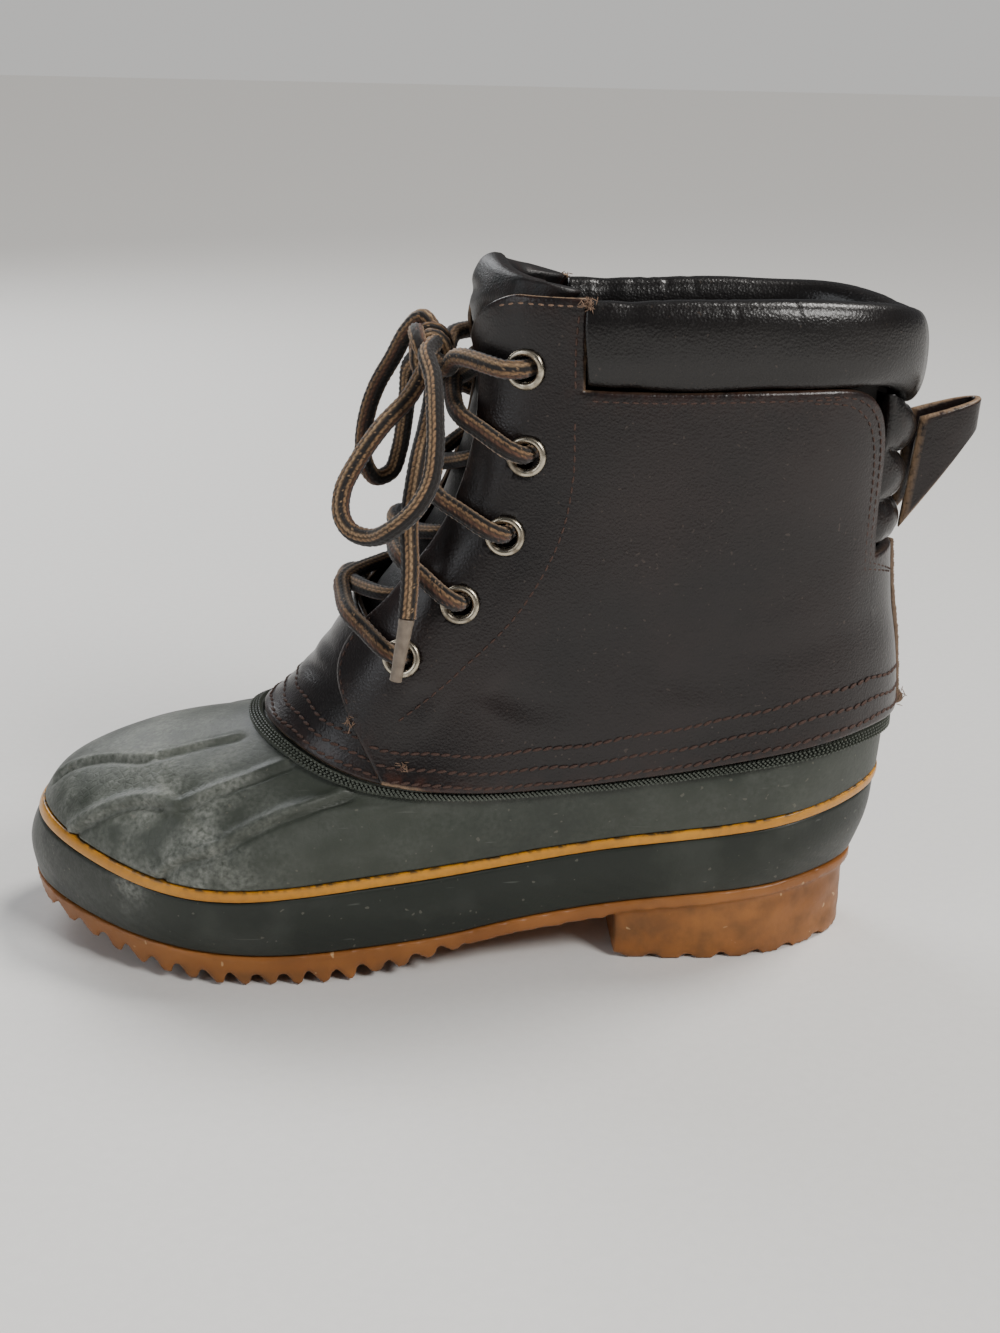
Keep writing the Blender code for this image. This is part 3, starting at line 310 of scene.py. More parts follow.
class Finish:
    def __init__(self, name, roughness, metallic=0.0, coat=0.0, coatRoughness=0.3, sheen=0.0):
        self.material = bpy.data.materials.new(name)
        self.material.use_nodes = True
        self.nodes = self.material.node_tree.nodes
        self.links = self.material.node_tree.links
        self.shader = self.nodes["Principled BSDF"]
        self.shader.inputs["Roughness"].default_value = roughness
        self.shader.inputs["Specular IOR Level"].default_value = 0.5 if metallic else 0.34
        self.shader.inputs["Metallic"].default_value = metallic
        self.shader.inputs["Coat Weight"].default_value = coat
        self.shader.inputs["Coat Roughness"].default_value = coatRoughness
        self.shader.inputs["Sheen Weight"].default_value = sheen
        self.height = None

    def life(self, grain, mottle, speck, stretch=1.0):
        node = self.nodes.new("ShaderNodeGroup")
        node.node_tree = surfaceLife
        for name, value in (("Grain scale", grain), ("Mottle scale", mottle), ("Speck scale", speck),
                            ("Stretch", stretch)):
            node.inputs[name].default_value = value
        return node.outputs

    def attribute(self, name, output="Fac"):
        node = self.nodes.new("ShaderNodeAttribute")
        node.attribute_name = name
        return node.outputs[output]

    def blend(self, factor, a, b, mode="MIX"):
        node = self.nodes.new("ShaderNodeMix")
        node.data_type = "RGBA"
        node.blend_type = mode
        for socket, value in ((node.inputs[0], factor), (node.inputs[6], a), (node.inputs[7], b)):
            if isinstance(value, bpy.types.NodeSocket):
                self.links.new(value, socket)
            elif isinstance(value, (int, float)):
                socket.default_value = value
            else:
                socket.default_value = (*value, 1)
        return node.outputs[2]

    def maths(self, operation, a, b=0.0, c=0.0):
        node = self.nodes.new("ShaderNodeMath")
        node.operation = operation
        for socket, value in zip(node.inputs, (a, b, c)):
            if isinstance(value, bpy.types.NodeSocket):
                self.links.new(value, socket)
            else:
                socket.default_value = value
        return node.outputs[0]

    def remap(self, value, low, high, toLow=0.0, toHigh=1.0):
        node = self.nodes.new("ShaderNodeMapRange")
        self.links.new(value, node.inputs["Value"])
        for name, number in (("From Min", low), ("From Max", high), ("To Min", toLow), ("To Max", toHigh)):
            node.inputs[name].default_value = number
        return node.outputs["Result"]

    def noise(self, scale, detail=3.0, coordinates="Object", stretch=(1, 1, 1)):
        place = self.nodes.new("ShaderNodeTexCoord")
        mapping = self.nodes.new("ShaderNodeMapping")
        mapping.inputs["Scale"].default_value = stretch
        texture = self.nodes.new("ShaderNodeTexNoise")
        texture.inputs["Scale"].default_value = scale
        texture.inputs["Detail"].default_value = detail
        self.links.new(place.outputs[coordinates], mapping.inputs["Vector"])
        self.links.new(mapping.outputs[0], texture.inputs["Vector"])
        return texture.outputs[0]

    def cracks(self, scale, width):
        place = self.nodes.new("ShaderNodeTexCoord")
        texture = self.nodes.new("ShaderNodeTexVoronoi")
        texture.feature = "DISTANCE_TO_EDGE"
        texture.inputs["Scale"].default_value = scale
        self.links.new(place.outputs["Object"], texture.inputs["Vector"])
        return self.remap(texture.outputs["Distance"], 0.0, width, 1.0, 0.0)

    def bump(self, value, depth, strength=1.0):
        node = self.nodes.new("ShaderNodeBump")
        node.inputs["Distance"].default_value = depth
        node.inputs["Strength"].default_value = strength
        self.links.new(value, node.inputs["Height"])
        if self.height is not None:
            self.links.new(self.height, node.inputs["Normal"])
        self.height = node.outputs[0]
        self.links.new(self.height, self.shader.inputs["Normal"])

    def colour(self, value):
        if isinstance(value, bpy.types.NodeSocket):
            self.links.new(value, self.shader.inputs["Base Color"])
        else:
            self.shader.inputs["Base Color"].default_value = (*value, 1)

    def rough(self, value):
        self.links.new(value, self.shader.inputs["Roughness"])


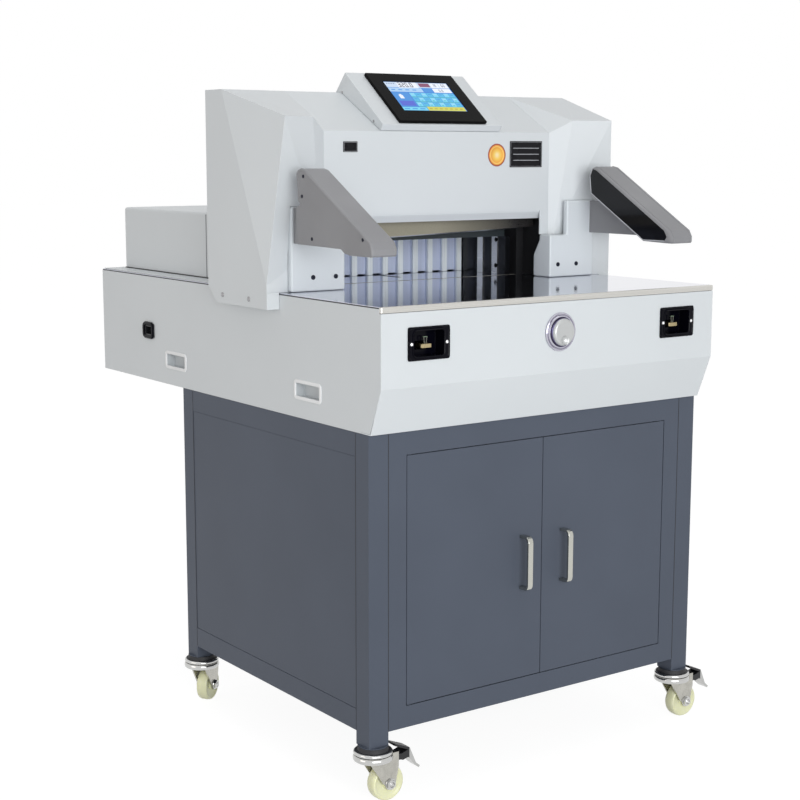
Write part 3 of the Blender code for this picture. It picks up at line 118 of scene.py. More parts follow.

########

All of the entries should be written out again exactly.

Response to the exercise >>
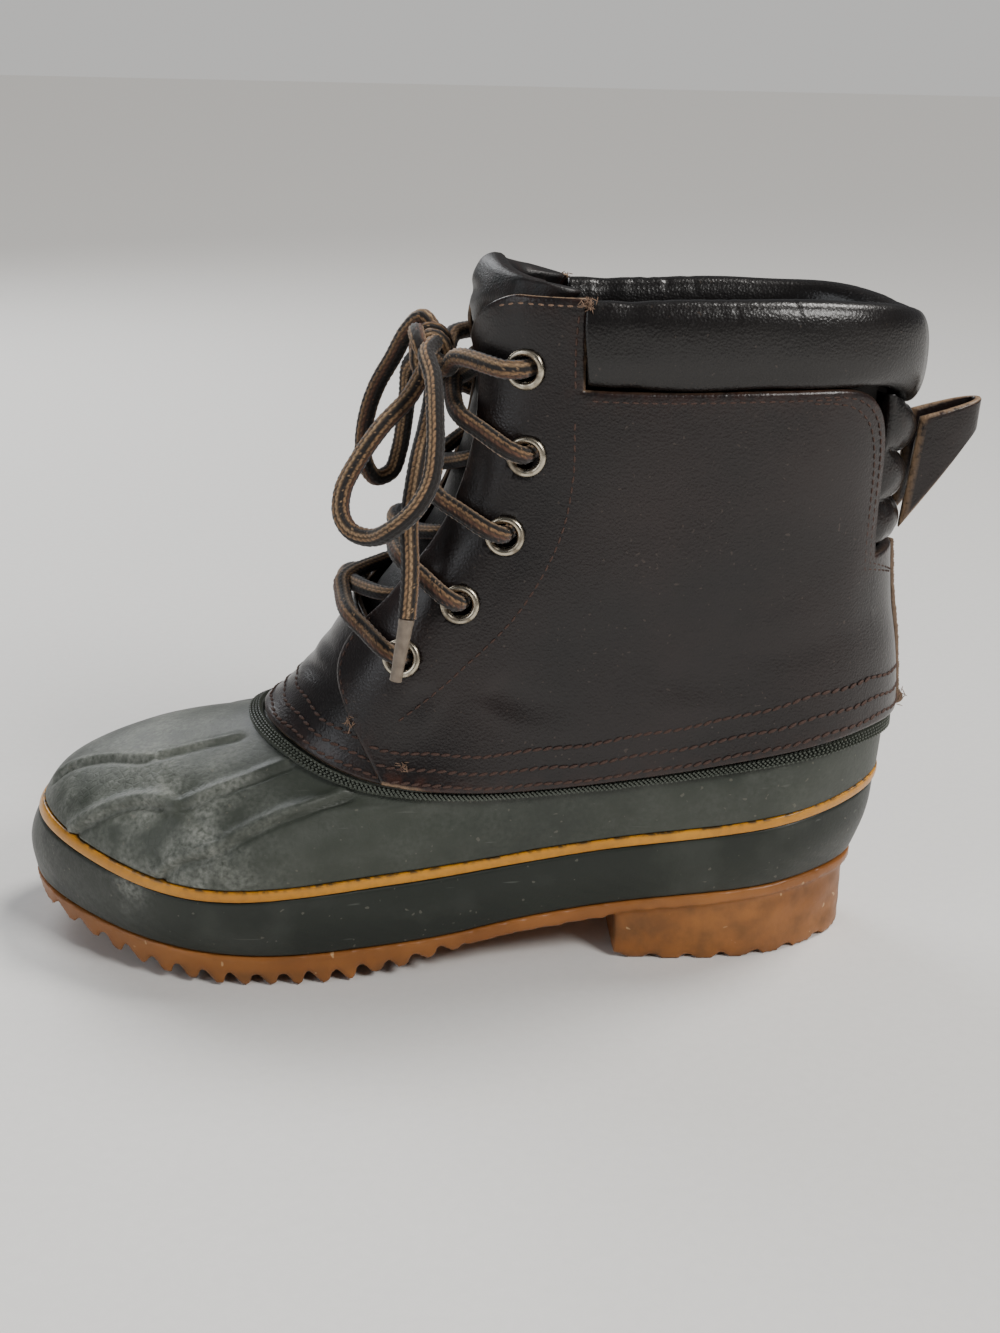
Keep writing the Blender code for this image. This is part 3, starting at line 310 of scene.py. More parts follow.
class Finish:
    def __init__(self, name, roughness, metallic=0.0, coat=0.0, coatRoughness=0.3, sheen=0.0):
        self.material = bpy.data.materials.new(name)
        self.material.use_nodes = True
        self.nodes = self.material.node_tree.nodes
        self.links = self.material.node_tree.links
        self.shader = self.nodes["Principled BSDF"]
        self.shader.inputs["Roughness"].default_value = roughness
        self.shader.inputs["Specular IOR Level"].default_value = 0.5 if metallic else 0.34
        self.shader.inputs["Metallic"].default_value = metallic
        self.shader.inputs["Coat Weight"].default_value = coat
        self.shader.inputs["Coat Roughness"].default_value = coatRoughness
        self.shader.inputs["Sheen Weight"].default_value = sheen
        self.height = None

    def life(self, grain, mottle, speck, stretch=1.0):
        node = self.nodes.new("ShaderNodeGroup")
        node.node_tree = surfaceLife
        for name, value in (("Grain scale", grain), ("Mottle scale", mottle), ("Speck scale", speck),
                            ("Stretch", stretch)):
            node.inputs[name].default_value = value
        return node.outputs

    def attribute(self, name, output="Fac"):
        node = self.nodes.new("ShaderNodeAttribute")
        node.attribute_name = name
        return node.outputs[output]

    def blend(self, factor, a, b, mode="MIX"):
        node = self.nodes.new("ShaderNodeMix")
        node.data_type = "RGBA"
        node.blend_type = mode
        for socket, value in ((node.inputs[0], factor), (node.inputs[6], a), (node.inputs[7], b)):
            if isinstance(value, bpy.types.NodeSocket):
                self.links.new(value, socket)
            elif isinstance(value, (int, float)):
                socket.default_value = value
            else:
                socket.default_value = (*value, 1)
        return node.outputs[2]

    def maths(self, operation, a, b=0.0, c=0.0):
        node = self.nodes.new("ShaderNodeMath")
        node.operation = operation
        for socket, value in zip(node.inputs, (a, b, c)):
            if isinstance(value, bpy.types.NodeSocket):
                self.links.new(value, socket)
            else:
                socket.default_value = value
        return node.outputs[0]

    def remap(self, value, low, high, toLow=0.0, toHigh=1.0):
        node = self.nodes.new("ShaderNodeMapRange")
        self.links.new(value, node.inputs["Value"])
        for name, number in (("From Min", low), ("From Max", high), ("To Min", toLow), ("To Max", toHigh)):
            node.inputs[name].default_value = number
        return node.outputs["Result"]

    def noise(self, scale, detail=3.0, coordinates="Object", stretch=(1, 1, 1)):
        place = self.nodes.new("ShaderNodeTexCoord")
        mapping = self.nodes.new("ShaderNodeMapping")
        mapping.inputs["Scale"].default_value = stretch
        texture = self.nodes.new("ShaderNodeTexNoise")
        texture.inputs["Scale"].default_value = scale
        texture.inputs["Detail"].default_value = detail
        self.links.new(place.outputs[coordinates], mapping.inputs["Vector"])
        self.links.new(mapping.outputs[0], texture.inputs["Vector"])
        return texture.outputs[0]

    def cracks(self, scale, width):
        place = self.nodes.new("ShaderNodeTexCoord")
        texture = self.nodes.new("ShaderNodeTexVoronoi")
        texture.feature = "DISTANCE_TO_EDGE"
        texture.inputs["Scale"].default_value = scale
        self.links.new(place.outputs["Object"], texture.inputs["Vector"])
        return self.remap(texture.outputs["Distance"], 0.0, width, 1.0, 0.0)

    def bump(self, value, depth, strength=1.0):
        node = self.nodes.new("ShaderNodeBump")
        node.inputs["Distance"].default_value = depth
        node.inputs["Strength"].default_value = strength
        self.links.new(value, node.inputs["Height"])
        if self.height is not None:
            self.links.new(self.height, node.inputs["Normal"])
        self.height = node.outputs[0]
        self.links.new(self.height, self.shader.inputs["Normal"])

    def colour(self, value):
        if isinstance(value, bpy.types.NodeSocket):
            self.links.new(value, self.shader.inputs["Base Color"])
        else:
            self.shader.inputs["Base Color"].default_value = (*value, 1)

    def rough(self, value):
        self.links.new(value, self.shader.inputs["Roughness"])


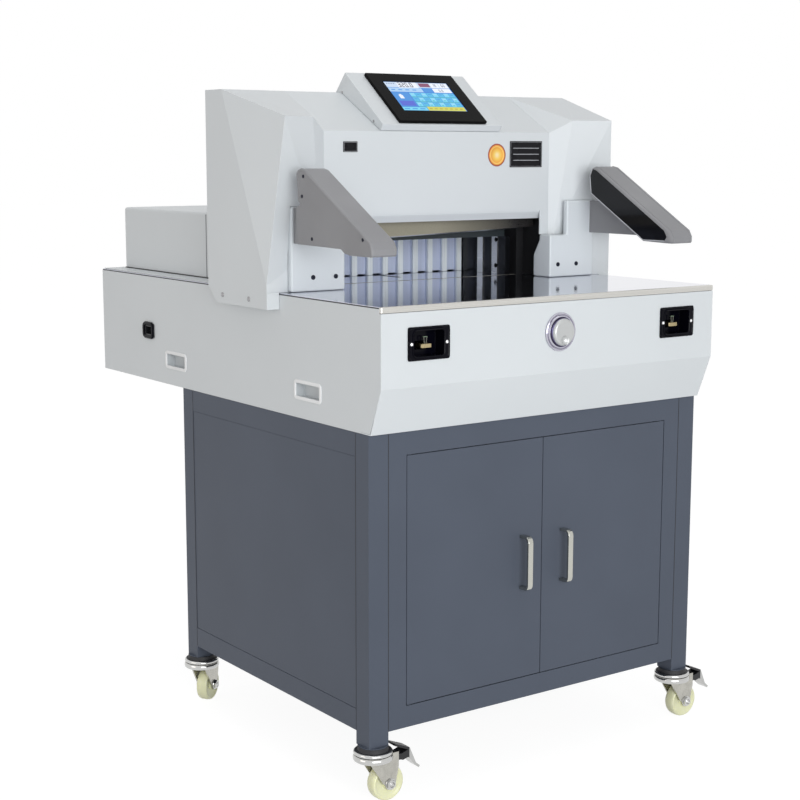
Write part 3 of the Blender code for this picture. It picks up at line 118 of scene.py. More parts follow.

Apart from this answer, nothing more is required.